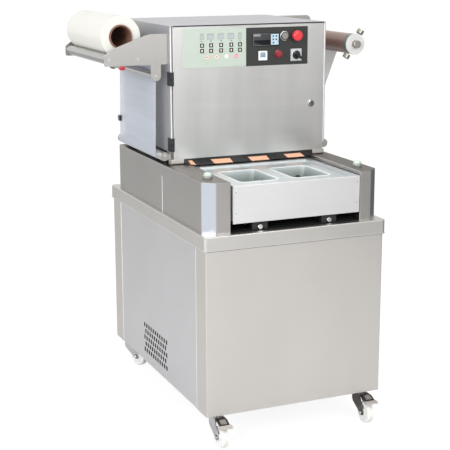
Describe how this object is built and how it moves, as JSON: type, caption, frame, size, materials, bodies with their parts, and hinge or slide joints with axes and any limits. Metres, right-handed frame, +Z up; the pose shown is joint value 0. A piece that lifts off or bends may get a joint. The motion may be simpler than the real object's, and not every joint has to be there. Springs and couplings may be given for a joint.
{
  "type": "vacuum tray sealer",
  "caption": "Semi-automatic tray sealer: a steel cabinet on castors, a die with trays sliding under a sealing head, a film reel on the left and a film rewinder on the right.",
  "frame": {"origin": "on the floor under the middle of the cabinet", "axes": "+Z up, +X to the operator's right, +Y to the back of the machine"},
  "size_m": [1.0741, 1.08, 1.5077],
  "materials": {
    "stainless": "brushed",
    "door_face": "brushed",
    "head_grey": "satin",
    "bracket": "brushed",
    "drawer_front": "brushed",
    "die_metal": "anodised",
    "tray": "smooth",
    "black_block": "matte",
    "ground_rod": "ground",
    "strip": "striped",
    "keypad": "printed film",
    "panel_black": "satin",
    "instrument_black": "gloss",
    "display_white": "gloss",
    "lamp_red": "gloss",
    "switch_plate": "satin",
    "chrome_small": "polished",
    "start_white": "gloss",
    "stop_red": "gloss",
    "knob_black": "gloss",
    "hinge_black": "satin",
    "palm_cap": "gloss",
    "roller_chrome": "polished",
    "roller_aluminium": "turned",
    "card": "wound card",
    "film_roll": "wound film",
    "film": "clear film",
    "collar_grey": "satin",
    "disc_white": "satin",
    "castor_steel": "pressed",
    "wheel_nylon": "smooth"
  },
  "bodies": {
    "sealer": {"cabinet_front_and_back": "stainless", "cabinet_side_panels": "stainless", "cabinet_floor": "stainless", "worktop": "stainless", "table_housings_front": "stainless", "table_housings_rear": "stainless", "slide_supports": "black_block", "guide_rods": "ground_rod", "head_frame": "head_grey", "sealing_tool": "die_metal", "head_sides": "stainless", "head_top": "stainless", "head_back": "stainless", "front_strip": "strip", "hinge_frame_leaves": "hinge_black", "palm_button_bezels": "chrome_small", "film_bracket": "bracket", "lower_roller_carriers": "bracket", "film_web": "film", "film_waste": "film", "rewind_bracket": "bracket", "castor_plates": "castor_steel"},
    "door": {"head_door": "door_face", "keypad_panel": "keypad", "switch_panel": "panel_black", "temperature_controller": "instrument_black", "pressure_display": "display_white", "alarm_lamp": "lamp_red", "switch_plate": "switch_plate", "door_lock": "chrome_small", "button_bezels": "chrome_small", "hinge_door_leaves": "hinge_black"},
    "start_button": {"start_button": "start_white"},
    "emergency_stop": {"emergency_stop": "stop_red"},
    "switch_knob": {"switch_knob": "knob_black"},
    "drawer": {"tray_die": "die_metal", "trays": "tray", "drawer_front": "drawer_front", "slide_carriage": "die_metal"},
    "reel": {"reel_core": "card", "film_roll": "film_roll"},
    "support_roller_outer": {"support_roller_outer": "roller_chrome"},
    "support_roller_inner": {"support_roller_inner": "roller_chrome"},
    "upper_guide_roller": {"upper_guide_roller": "roller_aluminium"},
    "lower_roller_left": {"lower_roller_left": "roller_aluminium"},
    "lower_roller_right": {"lower_roller_right": "roller_aluminium"},
    "rewinder": {"rewind_core": "card", "rewind_collar": "collar_grey", "rewind_disc": "disc_white", "rewind_shaft": "chrome_small"},
    "palm_button_left": {"palm_button_left": "palm_cap"},
    "palm_button_right": {"palm_button_right": "palm_cap"},
    "castor_fork_front_left": {"castor_fork_front_left": "castor_steel"},
    "castor_wheel_front_left": {"castor_wheel_front_left": "wheel_nylon"},
    "castor_fork_front_right": {"castor_fork_front_right": "castor_steel"},
    "castor_wheel_front_right": {"castor_wheel_front_right": "wheel_nylon"},
    "castor_fork_rear_left": {"castor_fork_rear_left": "castor_steel"},
    "castor_wheel_rear_left": {"castor_wheel_rear_left": "wheel_nylon"},
    "castor_fork_rear_right": {"castor_fork_rear_right": "castor_steel"},
    "castor_wheel_rear_right": {"castor_wheel_rear_right": "wheel_nylon"}
  },
  "joints": [
    {"name": "drawer_slide", "type": "slide", "parent": "sealer", "child": "drawer", "axis": [0, 1, 0], "range_m": [0, 0.4]},
    {"name": "door_hinge", "type": "hinge", "parent": "sealer", "child": "door", "pos_m": [-0.3125, -0.109, 1.153], "axis": [0, 0, -1], "range_deg": [0, 105]},
    {"name": "start_button_push", "type": "slide", "parent": "door", "child": "start_button", "axis": [0, 1, 0], "range_m": [0, 0.004], "stiffness_N_per_m": 400},
    {"name": "emergency_stop_push", "type": "slide", "parent": "door", "child": "emergency_stop", "axis": [0, 1, 0], "range_m": [0, 0.004], "stiffness_N_per_m": 600},
    {"name": "switch_turn", "type": "hinge", "parent": "door", "child": "switch_knob", "pos_m": [0.19, -0.117, 1.348], "axis": [0, 1, 0], "range_deg": [0, 90]},
    {"name": "reel_spin", "type": "hinge", "parent": "sealer", "child": "reel", "pos_m": [-0.489, 0.164, 1.43267], "axis": [0, 1, 0], "continuous": true},
    {"name": "rewind_spin", "type": "hinge", "parent": "sealer", "child": "rewinder", "pos_m": [0.465, 0.17, 1.376], "axis": [0, 1, 0], "continuous": true},
    {"name": "support_roller_outer_spin", "type": "hinge", "parent": "sealer", "child": "support_roller_outer", "pos_m": [-0.541, 0.169, 1.354], "axis": [0, 1, 0], "continuous": true},
    {"name": "support_roller_inner_spin", "type": "hinge", "parent": "sealer", "child": "support_roller_inner", "pos_m": [-0.437, 0.169, 1.354], "axis": [0, 1, 0], "continuous": true},
    {"name": "upper_guide_roller_spin", "type": "hinge", "parent": "sealer", "child": "upper_guide_roller", "pos_m": [-0.366, 0.169, 1.2895], "axis": [0, 1, 0], "continuous": true},
    {"name": "lower_roller_left_spin", "type": "hinge", "parent": "sealer", "child": "lower_roller_left", "pos_m": [-0.342, 0.155, 0.992], "axis": [0, 1, 0], "continuous": true},
    {"name": "lower_roller_right_spin", "type": "hinge", "parent": "sealer", "child": "lower_roller_right", "pos_m": [0.342, 0.1765, 0.992], "axis": [0, 1, 0], "continuous": true},
    {"name": "palm_button_left_push", "type": "slide", "parent": "sealer", "child": "palm_button_left", "axis": [0, 0, -1], "range_m": [0, 0.004], "stiffness_N_per_m": 400, "springref_m": -0.002},
    {"name": "palm_button_right_push", "type": "slide", "parent": "sealer", "child": "palm_button_right", "axis": [0, 0, -1], "range_m": [0, 0.004], "stiffness_N_per_m": 400, "springref_m": -0.002},
    {"name": "castor_swivel_front_left", "type": "hinge", "parent": "sealer", "child": "castor_fork_front_left", "pos_m": [-0.295, -0.47, 0.104], "axis": [0, 0, 1], "continuous": true},
    {"name": "castor_roll_front_left", "type": "hinge", "parent": "castor_fork_front_left", "child": "castor_wheel_front_left", "pos_m": [-0.295, -0.516, 0.04], "axis": [1, 0, 0], "continuous": true},
    {"name": "castor_swivel_front_right", "type": "hinge", "parent": "sealer", "child": "castor_fork_front_right", "pos_m": [0.295, -0.47, 0.104], "axis": [0, 0, 1], "continuous": true},
    {"name": "castor_roll_front_right", "type": "hinge", "parent": "castor_fork_front_right", "child": "castor_wheel_front_right", "pos_m": [0.295, -0.516, 0.04], "axis": [1, 0, 0], "continuous": true},
    {"name": "castor_swivel_rear_left", "type": "hinge", "parent": "sealer", "child": "castor_fork_rear_left", "pos_m": [-0.295, 0.47, 0.104], "axis": [0, 0, 1], "continuous": true},
    {"name": "castor_roll_rear_left", "type": "hinge", "parent": "castor_fork_rear_left", "child": "castor_wheel_rear_left", "pos_m": [-0.27777, 0.42735, 0.04], "axis": [0.9272, 0.3746, 0], "continuous": true},
    {"name": "castor_swivel_rear_right", "type": "hinge", "parent": "sealer", "child": "castor_fork_rear_right", "pos_m": [0.295, 0.47, 0.104], "axis": [0, 0, 1], "continuous": true},
    {"name": "castor_roll_rear_right", "type": "hinge", "parent": "castor_fork_rear_right", "child": "castor_wheel_rear_right", "pos_m": [0.295, 0.424, 0.04], "axis": [1, 0, 0], "continuous": true}
  ]
}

________________________

Say how many lines have the string "caption" in them, offering no words beyond the number.

= ANSWER TO THE PROBLEM =
2